**DATA FOR THE TASK:**

%%

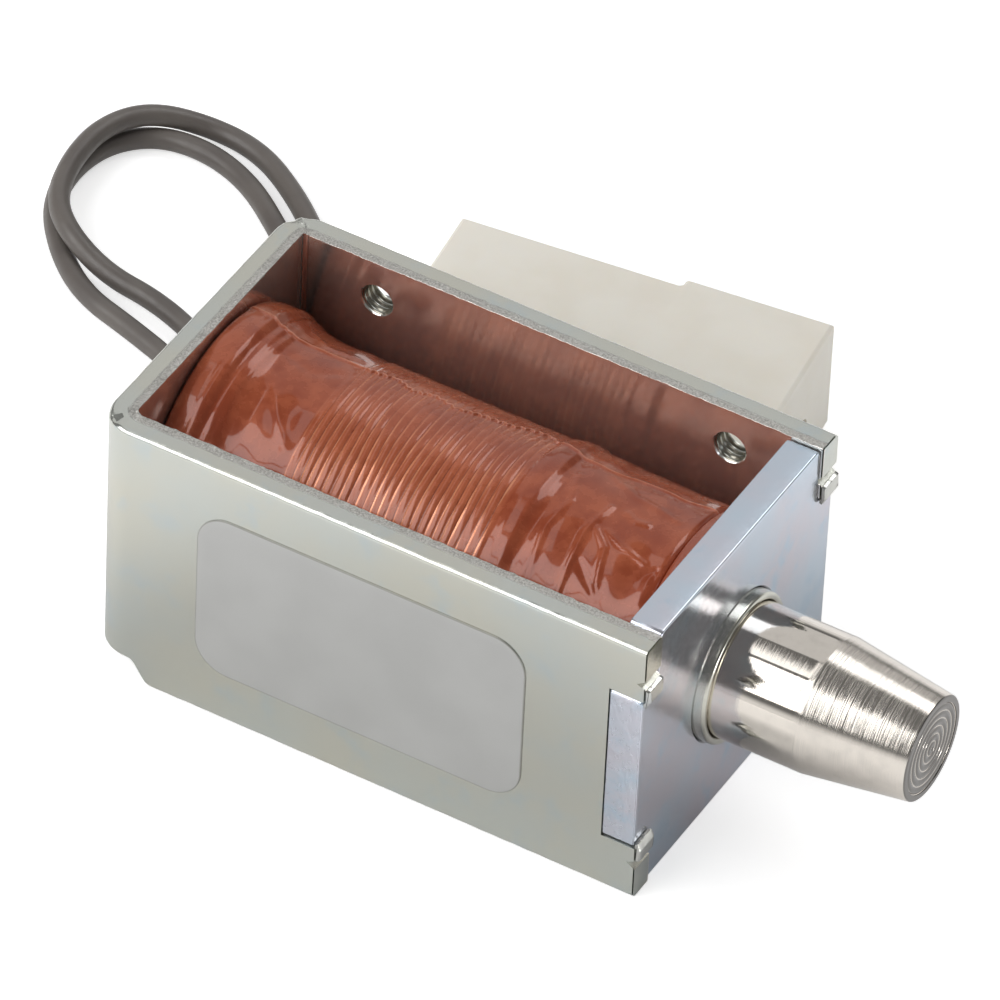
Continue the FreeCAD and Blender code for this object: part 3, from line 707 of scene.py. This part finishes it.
film_s = np.concatenate([uneven_steps([0, 8.6, 24.9], [64, 202]), np.linspace(24.9, film_length, 84)])
film_angle = np.radians(uneven_steps([-180, -62, 10, 32, 60, 180], [40, 90, 66, 28, 40]))
s_grid, angle_grid = np.meshgrid(film_s, film_angle, indexing="ij")
radius_grid, *marks = film_radius(s_grid, angle_grid)
inner_wall = np.full((2, len(film_angle)), film_inner_radius)
radius_grid = np.concatenate([np.minimum(radius_grid, 10.9), inner_wall])
s_grid = np.concatenate([s_grid, np.repeat([[film_length], [0.0]], len(film_angle), 1)])
film_points = round_axis(film_start + s_grid, radius_grid, film_angle)
film = dress(piece("wound_film", [shell(film_points, wrap=True)], 70), "coil_film", "coil_film")
film_marks = ("wire_turn", "copper_and_painted_glint", "past_edge")
for name, grid in zip(film_marks, marks):
    values = np.concatenate([grid, 0 * inner_wall]).ravel()
    film.data.attributes.new(name, "FLOAT", "POINT").data.foreach_set("value", values)

# %% [markdown]
# ## The label
# A thin foil label with rounded corners lies on the near wall, left bare.
# It's a flat outline raised by a tenth of a millimetre, with its edge turned down.

# %% Label
label_centre_x = -0.8
label_half = (12.9, 7.1)
label_round = 2.6
label_corners = [(right * label_half[0], up * label_half[1])
                 for right, up in ((-1, -1), (1, -1), (1, 1), (-1, 1))]
label_line, label_normal = rounded_line(label_corners, label_round, steps=10, spacing=1.5)
label_rings = [at_y(label_line - label_normal * inward + [label_centre_x, 0], near_y - raised)
               for raised, inward in ((0, 0), (0.07, 0), (0.09, 0.01), (0.1, 0.04), (0.1, 0.4))]
label = dress(piece("foil_label", [shell(label_rings)]), "label_foil", "label")

# %% [markdown]
# ## Softened copies
# The connector's housing and the film packet have the right shape already, but their edges are
# too sharp for moulded plastic and folded film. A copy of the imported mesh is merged, its flat
# faces are joined, and a Bevel modifier then rounds its edges.


# %% Softened copies
def softened(name, packed, width):
    """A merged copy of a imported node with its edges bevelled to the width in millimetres."""
    mesh = nodes[packed].data.copy()
    mesh.name = name
    mesh.materials.clear()
    merged(mesh, 50, near=1e-6, flatten=True)
    made = placed(name, mesh)
    bevel = made.modifiers.new("edge", "BEVEL")
    bevel.width = width * MM
    bevel.segments = 3
    bevel.limit_method = "ANGLE"
    bevel.angle_limit = radians(35)
    print(name, "faces before its bevel:", len(mesh.polygons))
    return made


housing = dress(softened("moulded_housing", "connector_housing", 0.22), "white_nylon", "connector_housing")
packet = dress(softened("folded_packet", "joint_packet", 0.12), "coil_film", "joint_packet")

# %% [markdown]
# ## The leads as cords
# Each lead has a point where it leaves the coil, a length, and pieces on its end; the housing is on the
# end of both. The two lengths are printed here, where the housing is made.

# %% Cords
for letter, route, length in (("a", route_a, 0.0867), ("b", route_b, 0.0879)):
    print("cord", letter, "is", length, "m long")

# %% [markdown]
# ## Small helpers for materials
# Every finish is built from a few nodes: a position in millimetres, noises of a stated size, a ramp
# between two values and a bump. What a node gives is wrapped as a value that plain arithmetic works
# on, so a finish reads like the formula that it is.


# %% Material helpers
class Value:
    """What a shader node gives. Sums and products of such values become Math nodes."""

    def __init__(self, socket):
        self.socket = socket

    def __add__(self, other):
        return calc("ADD", self, other)

    def __sub__(self, other):
        return calc("SUBTRACT", self, other)

    def __rsub__(self, other):
        return calc("SUBTRACT", other, self)

    def __mul__(self, other):
        return calc("MULTIPLY", self, other)

    def __abs__(self):
        return calc("ABSOLUTE", self)


def feed(made, inputs):
    """Sets a node's inputs, by name or number, to plain values or to what other nodes give."""
    for key, value in inputs.items():
        if isinstance(value, Value):
            made.id_data.links.new(value.socket, made.inputs[key])
        else:
            made.inputs[key].default_value = value


def node(kind, inputs, output=0, tree=None, **settings):
    """What a new shader node of that kind gives; its tree is that of its inputs, or the given one."""
    if tree is None:
        tree = next(value.socket.id_data for value in inputs.values() if isinstance(value, Value))
    made = tree.nodes.new("ShaderNode" + kind)
    for key, value in settings.items():
        setattr(made, key, value)
    feed(made, inputs)
    return Value(made.outputs[output])


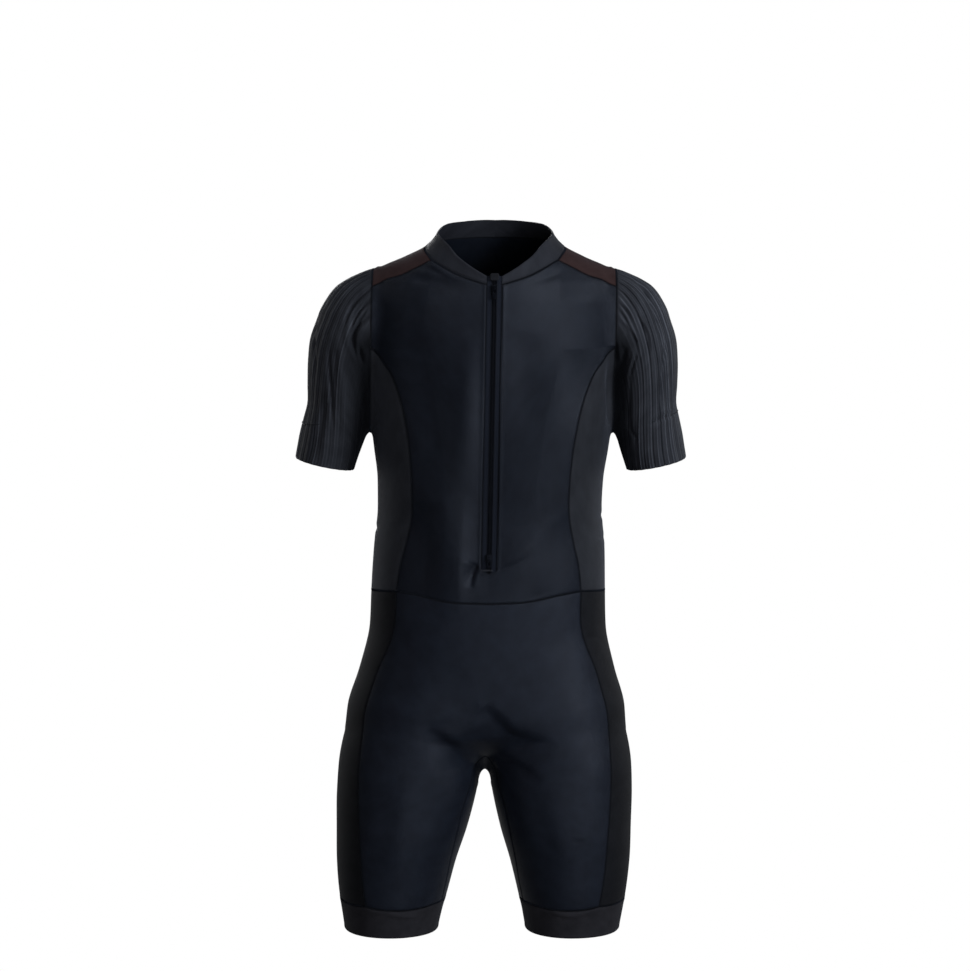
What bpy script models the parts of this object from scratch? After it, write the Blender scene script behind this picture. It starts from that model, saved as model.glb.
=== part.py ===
"""A short-sleeve triathlon suit as it is worn: hollow, open at the neck, cuffs and hems.

The suit is cut from panels that share one smooth, general figure.  The figure is a stack
of level sections for the trunk, one for each arm and one for each leg, joined softly.
Every seam is a line laid on that figure, every panel is a net stretched between four
seams, and every wall is such a net with a second one a cloth's thickness inside it.

The tables are in millimetres and the meshes in metres.  +Z is up, the suit faces -Y, and
the origin is between the shoulders, where the wearer carries it.  "left" is the wearer's
left, which is +X.
"""
import math
from collections import namedtuple

import bmesh
import bpy
import numpy as np

MM = 0.001

# Cloth and seams
CLOTH = 1.4                 # body panels, seen as one thickness of knit
BAND = 2.0                  # collar and hem bands, which are folded double
SEAM_GAP = 0.3              # between two pieces at a seam
RIB_HEIGHT = 0.9            # how far a sleeve's ribs stand out
LEAN = 0.019                # sideways shift for each unit of height, from the worn pose
ON_CENTRE = 1e-6            # points this near the centre line lie on it
MIRROR = np.array([-1, 1, 1])

# Front zip
ZIP_EDGE = 10.0             # from the centre line to the front panel's folded edge
COIL_EDGE = 2.2             # from the centre line to the edge of a tape
ZIP_TOP = -13.0             # heights of the two ends of the zip and of the slit under it
ZIP_BOTTOM = -382.0
SLIT_BOTTOM = -384.0
SLIT_POINT = -391.0
TAPE_THICKNESS = 0.9
TAPE_SUNK = 0.4             # how far the tapes lie inside the cloth's face
COIL_RAISED = 0.5

# Sliders and pull tabs, in a slider's own frame
SLIDER_TOP_HEIGHT = -30.0
SLIDER_BOTTOM_HEIGHT = -371.0
SLIDER_WIDTH, SLIDER_THICKNESS, SLIDER_LENGTH = 8.0, 2.0, 11.0
SLIDER_CLEAR = 0.9          # from the figure to the slider's inner face
BRIDGE_WIDTH, BRIDGE_LENGTH, BRIDGE_BAR = 1.4, 7.6, 0.9
BRIDGE_OPENING = 1.9        # height of the space under the bridge
PULL_THICKNESS = 1.0
PULL_WIDTH, PULL_LENGTH = 5.0, 14.0
PULL_HOLE_WIDTH = 2.6

# Mesh steps along each seam
NECK_FRONT_STEPS, NECK_YOKE_STEPS, NECK_BACK_STEPS = 4, 6, 4
YOKE_STEPS = 4
ARM_FRONT_STEPS, ARM_SIDE_STEPS, ARM_BACK_STEPS = 5, 6, 8
BODY_STEPS = 12
CENTRE_STEPS, INSEAM_STEPS = 9, 7
GUSSET_STEPS = 4
UNDERARM_CROWDING = 1.35     # steps are shorter where a seam leaves the armhole
SLEEVE_RINGS = 8
COLLAR_ROWS = BAND_ROWS = 2
ZIP_STEPS = 16


def columns(names, *rows):
    """A short table as one array for each named column."""
    return {name: np.array(values, float) for name, values in zip(names.split(), zip(*rows))}


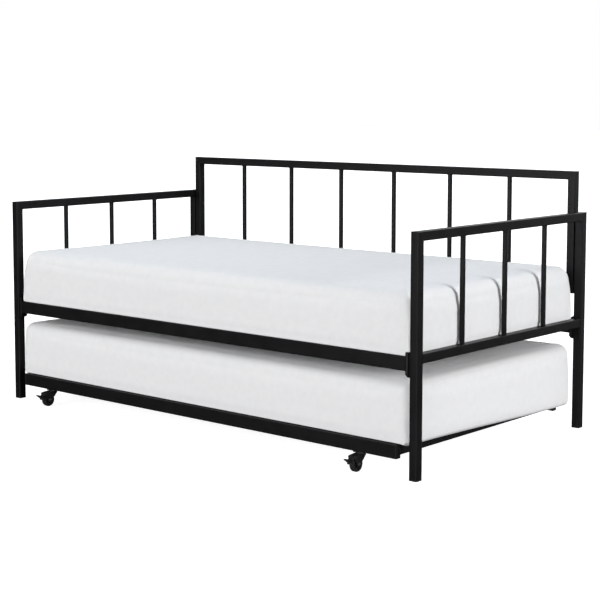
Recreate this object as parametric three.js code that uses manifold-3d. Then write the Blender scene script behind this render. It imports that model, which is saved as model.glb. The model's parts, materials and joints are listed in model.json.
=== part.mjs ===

%%

**TASK BRIEF:**
The records above must be output exactly, in full.

**TASK OUTPUT:**
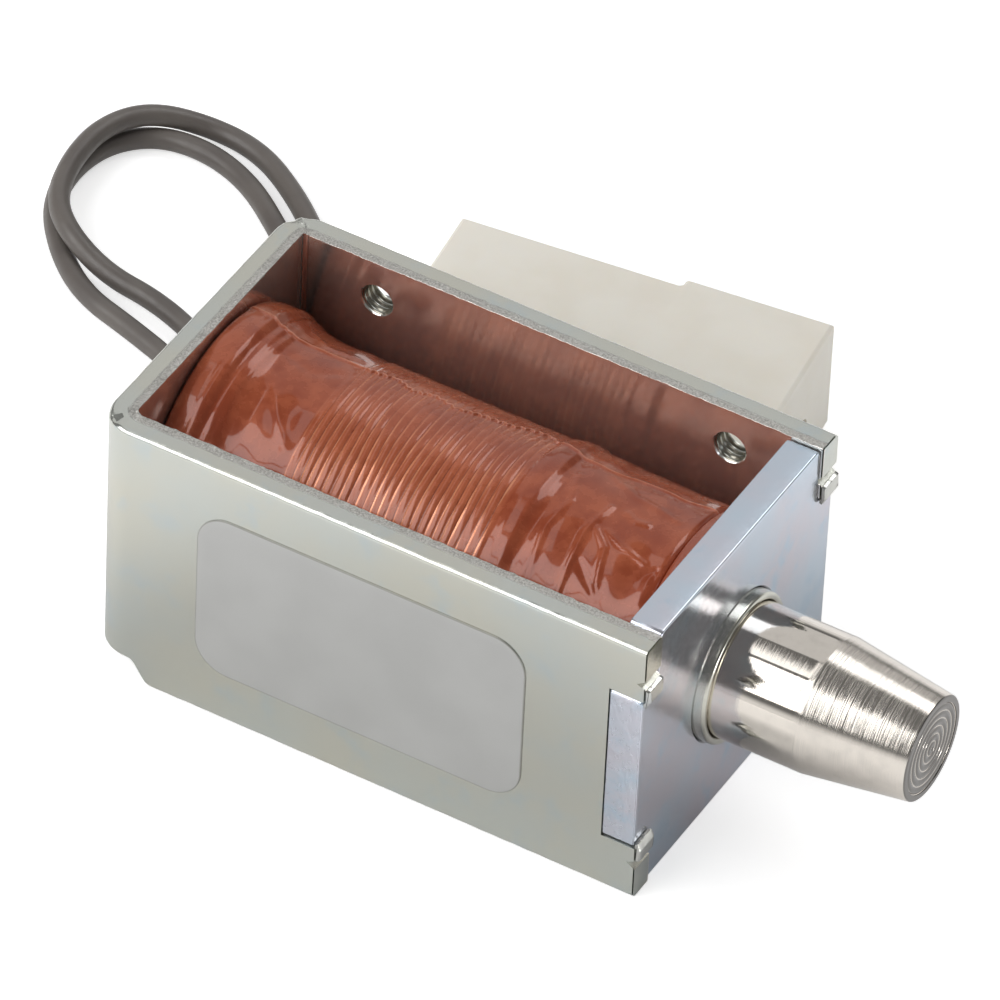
Continue the FreeCAD and Blender code for this object: part 3, from line 707 of scene.py. This part finishes it.
film_s = np.concatenate([uneven_steps([0, 8.6, 24.9], [64, 202]), np.linspace(24.9, film_length, 84)])
film_angle = np.radians(uneven_steps([-180, -62, 10, 32, 60, 180], [40, 90, 66, 28, 40]))
s_grid, angle_grid = np.meshgrid(film_s, film_angle, indexing="ij")
radius_grid, *marks = film_radius(s_grid, angle_grid)
inner_wall = np.full((2, len(film_angle)), film_inner_radius)
radius_grid = np.concatenate([np.minimum(radius_grid, 10.9), inner_wall])
s_grid = np.concatenate([s_grid, np.repeat([[film_length], [0.0]], len(film_angle), 1)])
film_points = round_axis(film_start + s_grid, radius_grid, film_angle)
film = dress(piece("wound_film", [shell(film_points, wrap=True)], 70), "coil_film", "coil_film")
film_marks = ("wire_turn", "copper_and_painted_glint", "past_edge")
for name, grid in zip(film_marks, marks):
    values = np.concatenate([grid, 0 * inner_wall]).ravel()
    film.data.attributes.new(name, "FLOAT", "POINT").data.foreach_set("value", values)

# %% [markdown]
# ## The label
# A thin foil label with rounded corners lies on the near wall, left bare.
# It's a flat outline raised by a tenth of a millimetre, with its edge turned down.

# %% Label
label_centre_x = -0.8
label_half = (12.9, 7.1)
label_round = 2.6
label_corners = [(right * label_half[0], up * label_half[1])
                 for right, up in ((-1, -1), (1, -1), (1, 1), (-1, 1))]
label_line, label_normal = rounded_line(label_corners, label_round, steps=10, spacing=1.5)
label_rings = [at_y(label_line - label_normal * inward + [label_centre_x, 0], near_y - raised)
               for raised, inward in ((0, 0), (0.07, 0), (0.09, 0.01), (0.1, 0.04), (0.1, 0.4))]
label = dress(piece("foil_label", [shell(label_rings)]), "label_foil", "label")

# %% [markdown]
# ## Softened copies
# The connector's housing and the film packet have the right shape already, but their edges are
# too sharp for moulded plastic and folded film. A copy of the imported mesh is merged, its flat
# faces are joined, and a Bevel modifier then rounds its edges.


# %% Softened copies
def softened(name, packed, width):
    """A merged copy of a imported node with its edges bevelled to the width in millimetres."""
    mesh = nodes[packed].data.copy()
    mesh.name = name
    mesh.materials.clear()
    merged(mesh, 50, near=1e-6, flatten=True)
    made = placed(name, mesh)
    bevel = made.modifiers.new("edge", "BEVEL")
    bevel.width = width * MM
    bevel.segments = 3
    bevel.limit_method = "ANGLE"
    bevel.angle_limit = radians(35)
    print(name, "faces before its bevel:", len(mesh.polygons))
    return made


housing = dress(softened("moulded_housing", "connector_housing", 0.22), "white_nylon", "connector_housing")
packet = dress(softened("folded_packet", "joint_packet", 0.12), "coil_film", "joint_packet")

# %% [markdown]
# ## The leads as cords
# Each lead has a point where it leaves the coil, a length, and pieces on its end; the housing is on the
# end of both. The two lengths are printed here, where the housing is made.

# %% Cords
for letter, route, length in (("a", route_a, 0.0867), ("b", route_b, 0.0879)):
    print("cord", letter, "is", length, "m long")

# %% [markdown]
# ## Small helpers for materials
# Every finish is built from a few nodes: a position in millimetres, noises of a stated size, a ramp
# between two values and a bump. What a node gives is wrapped as a value that plain arithmetic works
# on, so a finish reads like the formula that it is.


# %% Material helpers
class Value:
    """What a shader node gives. Sums and products of such values become Math nodes."""

    def __init__(self, socket):
        self.socket = socket

    def __add__(self, other):
        return calc("ADD", self, other)

    def __sub__(self, other):
        return calc("SUBTRACT", self, other)

    def __rsub__(self, other):
        return calc("SUBTRACT", other, self)

    def __mul__(self, other):
        return calc("MULTIPLY", self, other)

    def __abs__(self):
        return calc("ABSOLUTE", self)


def feed(made, inputs):
    """Sets a node's inputs, by name or number, to plain values or to what other nodes give."""
    for key, value in inputs.items():
        if isinstance(value, Value):
            made.id_data.links.new(value.socket, made.inputs[key])
        else:
            made.inputs[key].default_value = value


def node(kind, inputs, output=0, tree=None, **settings):
    """What a new shader node of that kind gives; its tree is that of its inputs, or the given one."""
    if tree is None:
        tree = next(value.socket.id_data for value in inputs.values() if isinstance(value, Value))
    made = tree.nodes.new("ShaderNode" + kind)
    for key, value in settings.items():
        setattr(made, key, value)
    feed(made, inputs)
    return Value(made.outputs[output])


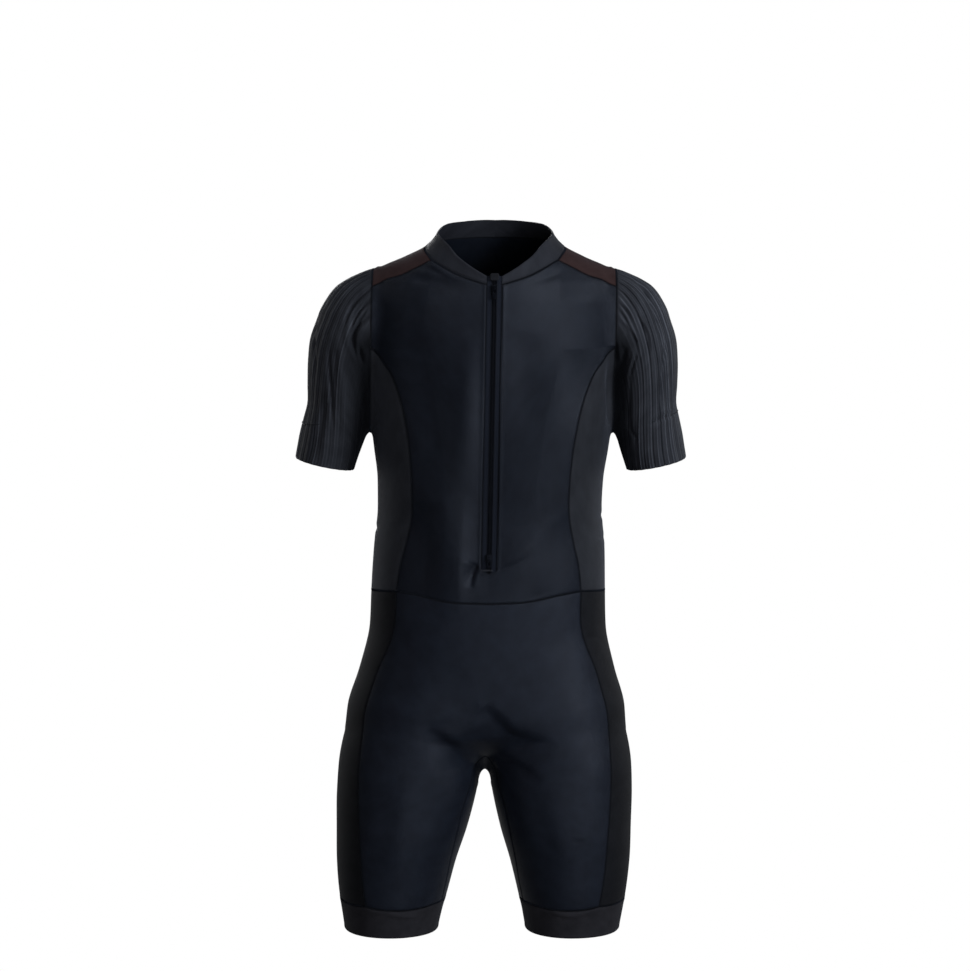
What bpy script models the parts of this object from scratch? After it, write the Blender scene script behind this picture. It starts from that model, saved as model.glb.
=== part.py ===
"""A short-sleeve triathlon suit as it is worn: hollow, open at the neck, cuffs and hems.

The suit is cut from panels that share one smooth, general figure.  The figure is a stack
of level sections for the trunk, one for each arm and one for each leg, joined softly.
Every seam is a line laid on that figure, every panel is a net stretched between four
seams, and every wall is such a net with a second one a cloth's thickness inside it.

The tables are in millimetres and the meshes in metres.  +Z is up, the suit faces -Y, and
the origin is between the shoulders, where the wearer carries it.  "left" is the wearer's
left, which is +X.
"""
import math
from collections import namedtuple

import bmesh
import bpy
import numpy as np

MM = 0.001

# Cloth and seams
CLOTH = 1.4                 # body panels, seen as one thickness of knit
BAND = 2.0                  # collar and hem bands, which are folded double
SEAM_GAP = 0.3              # between two pieces at a seam
RIB_HEIGHT = 0.9            # how far a sleeve's ribs stand out
LEAN = 0.019                # sideways shift for each unit of height, from the worn pose
ON_CENTRE = 1e-6            # points this near the centre line lie on it
MIRROR = np.array([-1, 1, 1])

# Front zip
ZIP_EDGE = 10.0             # from the centre line to the front panel's folded edge
COIL_EDGE = 2.2             # from the centre line to the edge of a tape
ZIP_TOP = -13.0             # heights of the two ends of the zip and of the slit under it
ZIP_BOTTOM = -382.0
SLIT_BOTTOM = -384.0
SLIT_POINT = -391.0
TAPE_THICKNESS = 0.9
TAPE_SUNK = 0.4             # how far the tapes lie inside the cloth's face
COIL_RAISED = 0.5

# Sliders and pull tabs, in a slider's own frame
SLIDER_TOP_HEIGHT = -30.0
SLIDER_BOTTOM_HEIGHT = -371.0
SLIDER_WIDTH, SLIDER_THICKNESS, SLIDER_LENGTH = 8.0, 2.0, 11.0
SLIDER_CLEAR = 0.9          # from the figure to the slider's inner face
BRIDGE_WIDTH, BRIDGE_LENGTH, BRIDGE_BAR = 1.4, 7.6, 0.9
BRIDGE_OPENING = 1.9        # height of the space under the bridge
PULL_THICKNESS = 1.0
PULL_WIDTH, PULL_LENGTH = 5.0, 14.0
PULL_HOLE_WIDTH = 2.6

# Mesh steps along each seam
NECK_FRONT_STEPS, NECK_YOKE_STEPS, NECK_BACK_STEPS = 4, 6, 4
YOKE_STEPS = 4
ARM_FRONT_STEPS, ARM_SIDE_STEPS, ARM_BACK_STEPS = 5, 6, 8
BODY_STEPS = 12
CENTRE_STEPS, INSEAM_STEPS = 9, 7
GUSSET_STEPS = 4
UNDERARM_CROWDING = 1.35     # steps are shorter where a seam leaves the armhole
SLEEVE_RINGS = 8
COLLAR_ROWS = BAND_ROWS = 2
ZIP_STEPS = 16


def columns(names, *rows):
    """A short table as one array for each named column."""
    return {name: np.array(values, float) for name, values in zip(names.split(), zip(*rows))}


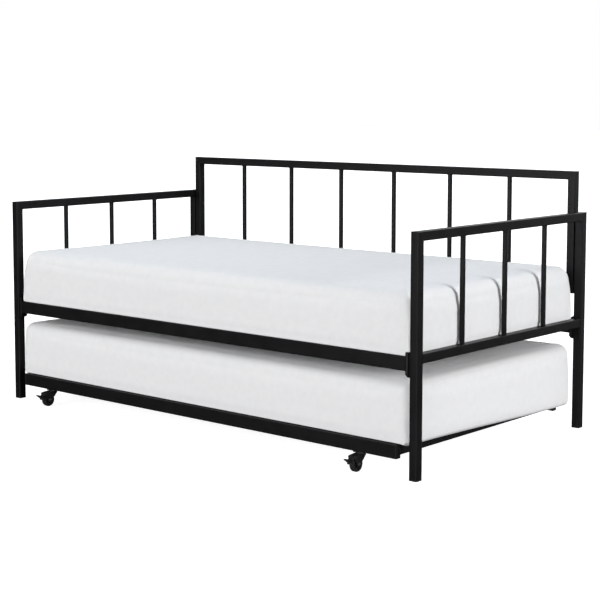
Recreate this object as parametric three.js code that uses manifold-3d. Then write the Blender scene script behind this render. It imports that model, which is saved as model.glb. The model's parts, materials and joints are listed in model.json.
=== part.mjs ===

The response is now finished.